Who should prep for this section? Every student who is taking the ACT should prep for this section. If a student does three or four of these sections, he or she should be able to fly through the actual test.  The types of questions ACTs are pretty consistent from test to test and a confident student will do well on the science section.

Who is this section a struggle for?

    • Students who are easily intimidated.  The section definitely wants to scare students into guessing or giving up.
    • Students who struggle with reading.  For students who are not strong readers this section could be easier than the reading section because, as mentioned above, lots of the important information is contained in data tables and charts.  BUT, this section is full of difficult and unfamiliar terminology, which is often precisely what trips up tentative readers.  Those readers need to perservere and really focus on the tables and charts.  Even so, this section is going to feel very hard for students who have a hard time when they come across new/difficult/hard to pronounce words.

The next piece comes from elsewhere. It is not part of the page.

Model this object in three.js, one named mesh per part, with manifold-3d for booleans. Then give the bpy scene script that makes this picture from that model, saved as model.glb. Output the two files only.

How do you succeed in this section?

  1. Read all the text.  You don't have to understand it completely, but read it all.  You will need the context to understand the data.
  2. Look at every chart and table and figure and, using what you just read, stop for a moment to try to figure out what's going on.   Each table, chart, and figure is preceded by a little bit of text.  Figure out how the figure and the text go together.
  • Look at the axes of the charts.  What's going up?  What's moving to the right?  How do those points relate?  How does the trendline change over time (go up? go down? go up and down in cycles?)?
  • Look at the labels on the tables.  There should be labels across the top and down the left side.  What kind of data is in the table?  How does it change (over time? with increased weight? with decreased force?)?
  • Look at the figures.  Try to figure out what the inputs are and where the results or reactions appear (in the figure above, it looks like heat is being added and the amount of water (H2O) being produced is what is being measured).  You don't have to understand the precise mechanisms of the figures, but you should know why was the figure included.  What can you learn from it?
  • Go back and look at the data to find your answers.  So many of the science questions are detail/fact questions.  All you have to do is go to the data and find the answer.  So, take the time to do so.
  • Practice!  Not only will practice make you faster and more comfortable, but it will teach you if you have a hard time with any particular type of science passage.  If you do, save that for last and get your points on the other sections.
  • Overall, how does ACT compare to SAT in terms of science?  Simple: ACT has science and SAT doesn't. For students willing to dig in and try the science, this could be a score that raises their overall ACT score (without significantly improving their math or reading skills).  So, students who are on the fence about ACT v. SAT, should try a science section and see how it feels. If they like it, or feel like they could learn it, ACT might be a good option.